None of these dynamics exists today, which is why the current leadership of the PLO under Mahmoud Abbas is not taken seriously in the region or internationally—least of all by the majority of Palestinians themselves, who have looked elsewhere for leadership in the years since the Oslo process proved to be a failure and Yasser Arafat started to lose his credibility. The leaderless condition of the Palestinian people today is reflected in how the three most dramatic examples of pubic political action in recent years have occurred without any meaningful input from the PLO, or from the Palestinian Authority (PA) which administers limited services and regions in the West Bank and Gaza where Israel gives it permission to do so.

Those three examples are: the current campaign around the world to support Ahed Tamimi, the 16-year-old girl from a West Bank village who is detained in an Israeli jail pending a possible military court trial, because she resisted Israeli occupation and slapped an Israeli soldier; the weeks of spontaneous popular protest last summer in Arab East Jerusalem, when tens of thousands of Palestinians there defended their holy sites at the Haram al-Sharif (Temple Mount, for Israelis); and the ongoing Boycott, Divestment and Sanctions (BDS) movement by civil society to pressure Israel to stop its mistreatment and human rights denials of Palestinians in the three arenas of occupied Palestine, the state of Israel and the disapora.

Hamas’ challenge to the PLO leadership in Gaza is another sign of the PLO’s delinquency in protecting, representing or leading the Palestinians.
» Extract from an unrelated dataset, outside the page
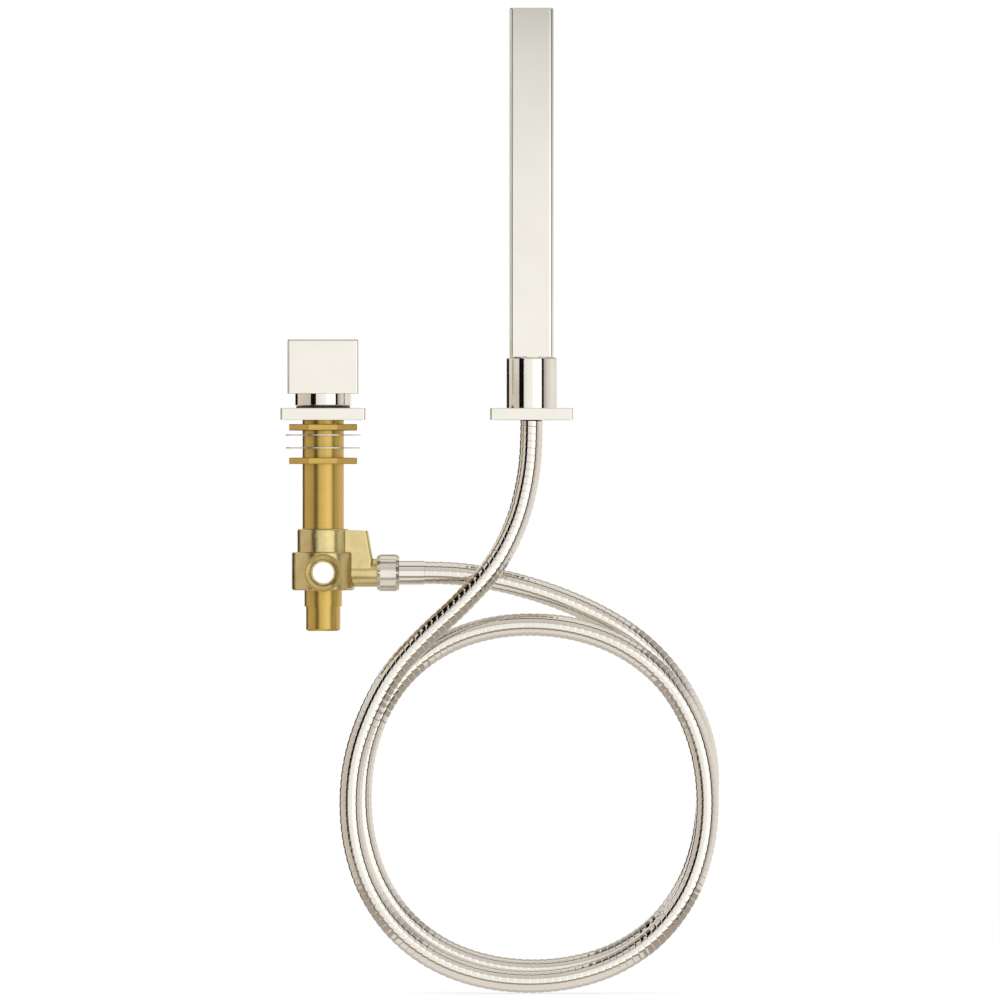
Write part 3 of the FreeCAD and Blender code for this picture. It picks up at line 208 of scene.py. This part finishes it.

It is difficult now to create a whole new national leadership, given the fragmented nature of the Palestinian community. Yet the cohesion that all Palestinians feel, wherever they live, also makes it feasible to at least start consultations among themselves to find a way out of the current nightmare by giving fresh blood and new life and legitimacy to existing PLO organs.

There is no reason why we should suffer this ghastly fate of being plagued by a colonial Zionist Israeli state that steadily eats up our land, ignored by a mostly caring world that is otherwise preoccupied by more pressing issues, and abandoned by a Palestinian leadership that has become powerless, dependent on donors, docile, a purveyor of empty clichés, and largely incoherent. Such situations might lull some observers to see the end of the Palestine issue, while a more likely conclusion would be that this low point will mark the start of a process of re-birth for the nine million Palestinians who have never stopped struggling and working for their national rights since the 1930s. They are certainly not going to stop now, regardless of the poor quality of their current leaders.